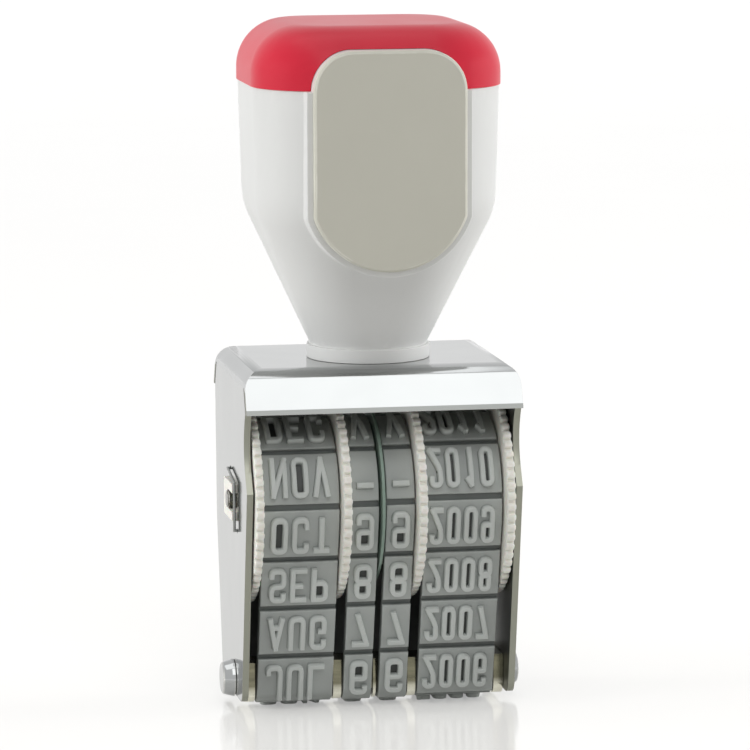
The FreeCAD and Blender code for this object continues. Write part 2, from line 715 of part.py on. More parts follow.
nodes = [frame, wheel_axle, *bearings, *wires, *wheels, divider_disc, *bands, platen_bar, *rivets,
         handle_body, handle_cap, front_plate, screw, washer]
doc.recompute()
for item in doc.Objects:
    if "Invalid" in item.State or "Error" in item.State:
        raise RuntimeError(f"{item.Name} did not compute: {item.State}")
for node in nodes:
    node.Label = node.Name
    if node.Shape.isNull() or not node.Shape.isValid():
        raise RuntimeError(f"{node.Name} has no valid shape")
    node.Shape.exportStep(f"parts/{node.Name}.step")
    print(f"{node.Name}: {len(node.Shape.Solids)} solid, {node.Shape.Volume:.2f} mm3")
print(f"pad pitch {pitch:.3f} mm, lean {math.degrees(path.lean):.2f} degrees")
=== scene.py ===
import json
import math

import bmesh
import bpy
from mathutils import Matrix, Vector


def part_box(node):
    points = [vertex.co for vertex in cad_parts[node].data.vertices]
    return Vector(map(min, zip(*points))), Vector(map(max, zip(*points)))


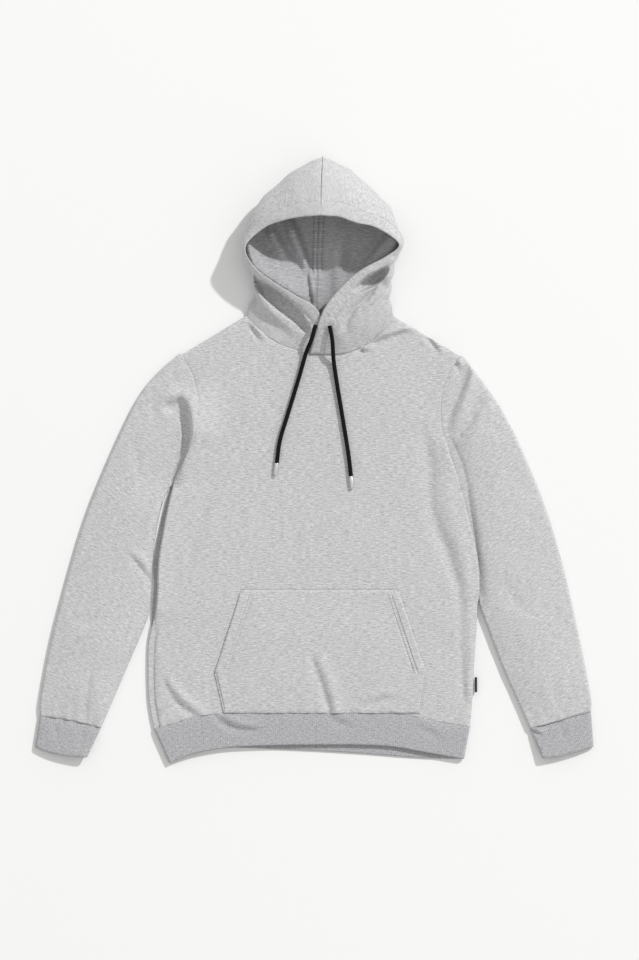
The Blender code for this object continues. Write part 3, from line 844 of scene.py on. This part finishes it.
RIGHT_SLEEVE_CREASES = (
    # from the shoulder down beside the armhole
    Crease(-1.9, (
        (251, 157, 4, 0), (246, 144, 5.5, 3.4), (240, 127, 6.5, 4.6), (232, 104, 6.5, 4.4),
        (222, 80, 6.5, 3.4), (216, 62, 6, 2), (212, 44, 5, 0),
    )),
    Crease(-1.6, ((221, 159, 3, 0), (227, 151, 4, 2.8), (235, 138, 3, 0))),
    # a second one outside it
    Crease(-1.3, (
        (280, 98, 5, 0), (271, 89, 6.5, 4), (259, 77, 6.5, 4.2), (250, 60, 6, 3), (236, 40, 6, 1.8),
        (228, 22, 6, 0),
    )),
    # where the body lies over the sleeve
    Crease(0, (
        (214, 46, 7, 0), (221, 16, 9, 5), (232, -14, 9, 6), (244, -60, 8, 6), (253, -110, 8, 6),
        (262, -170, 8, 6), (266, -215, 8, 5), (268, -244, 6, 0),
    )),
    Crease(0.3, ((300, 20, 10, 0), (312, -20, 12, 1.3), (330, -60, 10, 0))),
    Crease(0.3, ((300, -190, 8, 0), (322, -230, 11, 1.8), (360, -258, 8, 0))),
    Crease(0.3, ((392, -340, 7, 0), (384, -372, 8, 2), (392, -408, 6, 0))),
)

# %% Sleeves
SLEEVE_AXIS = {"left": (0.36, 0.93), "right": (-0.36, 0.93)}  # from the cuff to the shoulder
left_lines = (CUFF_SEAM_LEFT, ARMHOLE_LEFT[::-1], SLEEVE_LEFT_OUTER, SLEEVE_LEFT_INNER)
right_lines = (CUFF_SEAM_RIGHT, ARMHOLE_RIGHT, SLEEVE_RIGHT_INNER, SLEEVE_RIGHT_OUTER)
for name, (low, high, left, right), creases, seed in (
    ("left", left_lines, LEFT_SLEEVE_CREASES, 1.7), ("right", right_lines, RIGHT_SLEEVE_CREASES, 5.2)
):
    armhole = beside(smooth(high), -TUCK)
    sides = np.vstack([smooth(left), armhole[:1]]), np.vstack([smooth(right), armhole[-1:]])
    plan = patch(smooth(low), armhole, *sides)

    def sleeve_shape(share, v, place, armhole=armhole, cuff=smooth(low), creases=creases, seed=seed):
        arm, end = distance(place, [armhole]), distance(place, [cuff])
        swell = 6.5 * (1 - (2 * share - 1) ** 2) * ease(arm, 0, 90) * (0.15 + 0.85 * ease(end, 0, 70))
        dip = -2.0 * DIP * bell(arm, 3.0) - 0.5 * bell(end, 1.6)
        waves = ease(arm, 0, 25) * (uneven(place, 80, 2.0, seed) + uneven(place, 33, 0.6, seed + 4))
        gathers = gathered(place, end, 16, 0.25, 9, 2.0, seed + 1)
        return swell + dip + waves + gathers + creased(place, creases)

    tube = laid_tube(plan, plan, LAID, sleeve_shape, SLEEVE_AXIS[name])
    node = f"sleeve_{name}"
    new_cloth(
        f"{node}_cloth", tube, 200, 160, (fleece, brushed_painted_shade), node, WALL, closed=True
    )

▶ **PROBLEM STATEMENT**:
Locate the word "Write" in the records and collect each line it appears in.

▶ **THE SOLUTION**:
The FreeCAD and Blender code for this object continues. Write part 2, from line 715 of part.py on. More parts follow.
The Blender code for this object continues. Write part 3, from line 844 of scene.py on. This part finishes it.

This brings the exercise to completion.